Жиль Делёз, многое сделавший для уравнения литературы с шизофренией, очень рекомендует философу, не желающему оставаться сторонним наблюдателем чужих мучений, ненадолго в этот опыт войти, дабы, возбудив в себе близкие, но не фатальные состояния, вернуться потом назад и все описать, как оно было. Речь, в частности, шла о помешательстве Ницше. Ни Голосовкер, ни его поверженные титаны никогда бы не опустились до следования этим отвратительно безопасным и буржуазным прописям. Они просто ушли из ослепительной олимпийской операционной, выбрав тьму, когда не стало сил выносить этот свет.

27. 09. 95

ИССЛЕДОВАНИЕ УЖАСА

Писателю XX века необходим групповой или персональный кошмар, чтобы сквозь сон не давал ему спать, как Степану Халтурину — динамит. А иначе писатель чахнет. О символистах давно было сказано, что они и посмертно, наподобие бурлаков в приволжском астрале, волочили баржу литературной эпохи, когда половой в двойных зеркалах московского ресторана представал мистическим двойником заплутавшего «Я», а порядочный автор стеснялся отдохнуть от трудов, не накопив за день нескольких страшных историй. Но не случайным же чертополохом выросла символистская страсть к оптическим наваждениям, были же для нее основания: уже исподволь тикала в «Петербурге» сардинница ужасного содержания, приноравливая свой ритм к траектории неложно обещанной гекатомбы, и сын, уходя от отца во власть чужеродной стихии, возвращался к разору и пепелищу, начертанному ему на роду. Господи, мог бы он сказать, если бы мог, словами другого поэта, написавшего о последней беседе отца с сыновьями. Ведь это я уже знал заранее. Кошмар в «Петербурге», по свидетельству сочинителя, убежавшего вскоре к иному безумию, определился чередованьем согласных: «п-п-л», где глухое «п» знаменовало планиметрическую клаустрофобию административного умысла, а «л», отразившись неумолкающей чередой от лакированных стенок кареты, распахивало, надрезало пространство, так что породненные замкнутость и простор в конце концов увенчали свое равновесие обоюдным форсированным уничтожением. А еще усмехался туранец, мерцала новая Калка и крошились ступени под копытами памятника.

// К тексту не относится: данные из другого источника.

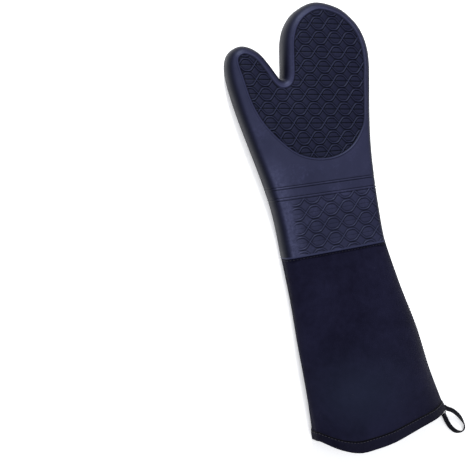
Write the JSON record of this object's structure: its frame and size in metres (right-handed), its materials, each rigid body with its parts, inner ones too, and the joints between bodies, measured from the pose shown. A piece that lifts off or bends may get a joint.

Но бывает и худшее горе, заметил писатель, пришедший символизму на смену. Оно бывает тогда, когда долго мучают человека, когда он «изумлен», то есть «ушел из ума», что случалось при пытке дыбой. Вот мучается человек, и кругом холодное, жесткое дерево, а руки палача хотя и жесткие, но теплые, человеческие. И он щекой ласкается к теплым рукам, которые его держат, чтобы мучить. Это мой кошмар, заключил описание автор. Странное это видение потом пришлось времени впору, как удачно пересаженный орган. И много других жестоких упадочных образов сопровождало эволюцию и борьбу литературных систем.